Records provided:
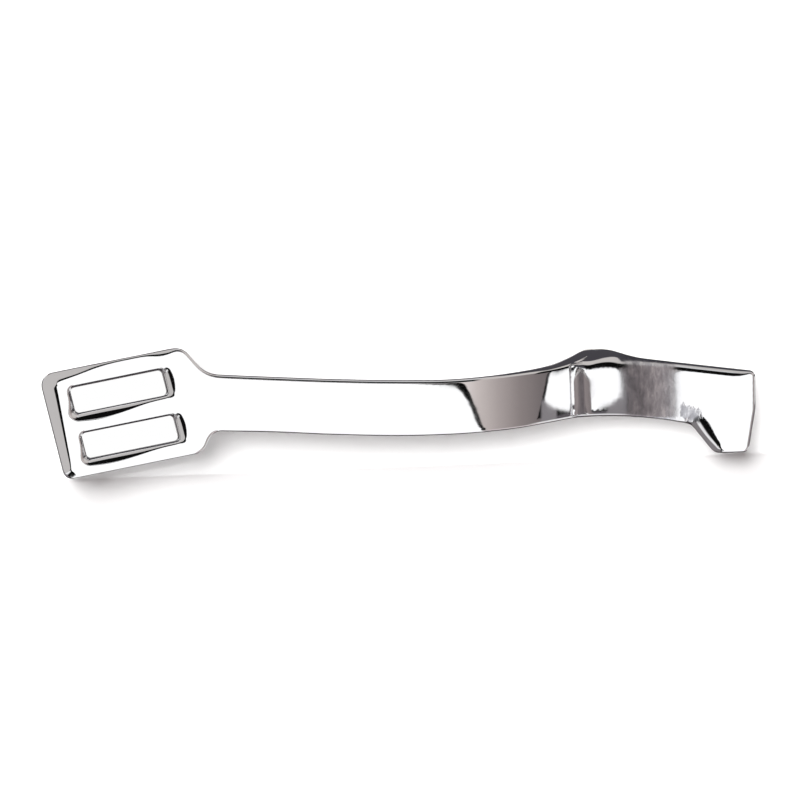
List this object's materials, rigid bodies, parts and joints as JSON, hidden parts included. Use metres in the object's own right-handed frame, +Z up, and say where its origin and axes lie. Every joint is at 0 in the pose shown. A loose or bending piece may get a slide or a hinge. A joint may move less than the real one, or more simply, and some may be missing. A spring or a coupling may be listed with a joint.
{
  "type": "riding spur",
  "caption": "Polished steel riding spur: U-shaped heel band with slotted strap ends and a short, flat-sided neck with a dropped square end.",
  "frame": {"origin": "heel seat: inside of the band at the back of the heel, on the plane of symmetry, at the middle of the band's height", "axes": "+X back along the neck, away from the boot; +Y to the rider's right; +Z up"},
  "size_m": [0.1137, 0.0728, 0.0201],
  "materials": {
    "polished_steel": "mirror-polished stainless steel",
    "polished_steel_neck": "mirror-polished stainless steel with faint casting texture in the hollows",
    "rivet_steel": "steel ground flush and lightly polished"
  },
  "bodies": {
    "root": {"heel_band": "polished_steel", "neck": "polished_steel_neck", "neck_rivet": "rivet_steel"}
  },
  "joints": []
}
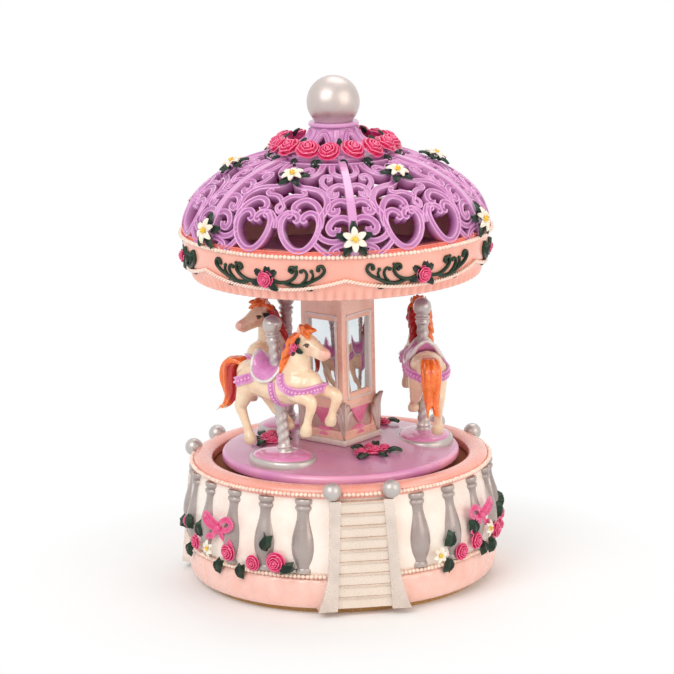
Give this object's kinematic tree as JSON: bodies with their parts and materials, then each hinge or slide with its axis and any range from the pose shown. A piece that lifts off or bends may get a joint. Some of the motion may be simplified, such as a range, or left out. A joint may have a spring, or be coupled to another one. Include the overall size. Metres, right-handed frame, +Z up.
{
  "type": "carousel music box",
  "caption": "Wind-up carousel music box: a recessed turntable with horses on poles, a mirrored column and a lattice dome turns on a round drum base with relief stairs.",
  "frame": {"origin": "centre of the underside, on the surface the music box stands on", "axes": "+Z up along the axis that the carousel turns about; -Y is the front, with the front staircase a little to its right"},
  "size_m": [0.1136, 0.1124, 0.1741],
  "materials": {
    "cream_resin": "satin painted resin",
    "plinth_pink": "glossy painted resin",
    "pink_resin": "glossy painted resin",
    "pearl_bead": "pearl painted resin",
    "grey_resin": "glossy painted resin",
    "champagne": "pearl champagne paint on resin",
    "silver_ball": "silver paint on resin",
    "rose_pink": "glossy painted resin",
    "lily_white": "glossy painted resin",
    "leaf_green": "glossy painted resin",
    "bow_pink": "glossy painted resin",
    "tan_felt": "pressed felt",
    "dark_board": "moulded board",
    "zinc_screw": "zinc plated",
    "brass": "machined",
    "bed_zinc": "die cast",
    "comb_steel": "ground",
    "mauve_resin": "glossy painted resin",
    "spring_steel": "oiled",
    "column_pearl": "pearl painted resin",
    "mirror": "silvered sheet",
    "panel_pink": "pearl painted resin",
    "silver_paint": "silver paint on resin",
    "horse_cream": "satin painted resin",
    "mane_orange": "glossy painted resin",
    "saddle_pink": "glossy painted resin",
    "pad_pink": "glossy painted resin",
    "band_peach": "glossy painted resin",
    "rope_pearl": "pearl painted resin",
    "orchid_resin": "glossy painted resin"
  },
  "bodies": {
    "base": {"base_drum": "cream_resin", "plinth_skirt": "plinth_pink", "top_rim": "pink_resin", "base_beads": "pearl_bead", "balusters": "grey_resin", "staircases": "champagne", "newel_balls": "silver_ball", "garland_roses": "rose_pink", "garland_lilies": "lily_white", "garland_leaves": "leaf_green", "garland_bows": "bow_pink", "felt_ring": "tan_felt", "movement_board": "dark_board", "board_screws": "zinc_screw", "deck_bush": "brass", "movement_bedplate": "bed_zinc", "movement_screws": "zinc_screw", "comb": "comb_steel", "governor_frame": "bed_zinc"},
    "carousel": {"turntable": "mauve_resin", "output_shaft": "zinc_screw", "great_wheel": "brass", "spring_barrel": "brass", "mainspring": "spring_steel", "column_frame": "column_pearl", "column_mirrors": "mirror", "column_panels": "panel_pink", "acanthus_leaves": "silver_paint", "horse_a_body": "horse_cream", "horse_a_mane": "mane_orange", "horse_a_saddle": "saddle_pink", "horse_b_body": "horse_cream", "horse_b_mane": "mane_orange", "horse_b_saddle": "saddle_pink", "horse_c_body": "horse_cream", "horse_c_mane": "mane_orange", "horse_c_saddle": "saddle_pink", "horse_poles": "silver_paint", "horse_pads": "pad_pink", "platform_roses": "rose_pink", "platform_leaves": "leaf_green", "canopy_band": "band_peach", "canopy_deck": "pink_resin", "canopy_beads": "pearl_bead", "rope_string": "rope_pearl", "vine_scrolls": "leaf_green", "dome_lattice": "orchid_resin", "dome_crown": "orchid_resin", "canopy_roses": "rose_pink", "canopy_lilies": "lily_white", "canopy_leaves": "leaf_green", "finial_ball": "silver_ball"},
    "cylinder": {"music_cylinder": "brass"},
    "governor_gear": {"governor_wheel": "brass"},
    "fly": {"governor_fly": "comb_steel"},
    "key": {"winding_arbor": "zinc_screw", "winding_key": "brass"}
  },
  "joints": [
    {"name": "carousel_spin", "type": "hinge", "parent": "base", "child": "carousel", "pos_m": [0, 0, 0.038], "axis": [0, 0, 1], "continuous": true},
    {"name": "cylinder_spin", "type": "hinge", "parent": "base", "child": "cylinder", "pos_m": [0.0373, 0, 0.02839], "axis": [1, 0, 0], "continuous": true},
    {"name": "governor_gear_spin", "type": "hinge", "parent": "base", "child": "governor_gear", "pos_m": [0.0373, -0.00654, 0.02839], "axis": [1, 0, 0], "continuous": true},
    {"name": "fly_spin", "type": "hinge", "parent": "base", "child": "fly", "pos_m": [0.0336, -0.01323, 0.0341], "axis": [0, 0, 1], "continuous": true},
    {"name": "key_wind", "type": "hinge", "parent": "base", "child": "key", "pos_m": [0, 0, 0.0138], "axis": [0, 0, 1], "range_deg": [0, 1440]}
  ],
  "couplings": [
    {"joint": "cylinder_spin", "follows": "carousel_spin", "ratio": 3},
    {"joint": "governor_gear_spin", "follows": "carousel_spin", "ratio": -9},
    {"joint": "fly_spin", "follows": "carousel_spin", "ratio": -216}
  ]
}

Exercise requirements: Find the lines above that contain the word "pose" and collect them.

Task output:
List this object's materials, rigid bodies, parts and joints as JSON, hidden parts included. Use metres in the object's own right-handed frame, +Z up, and say where its origin and axes lie. Every joint is at 0 in the pose shown. A loose or bending piece may get a slide or a hinge. A joint may move less than the real one, or more simply, and some may be missing. A spring or a coupling may be listed with a joint.
Give this object's kinematic tree as JSON: bodies with their parts and materials, then each hinge or slide with its axis and any range from the pose shown. A piece that lifts off or bends may get a joint. Some of the motion may be simplified, such as a range, or left out. A joint may have a spring, or be coupled to another one. Include the overall size. Metres, right-handed frame, +Z up.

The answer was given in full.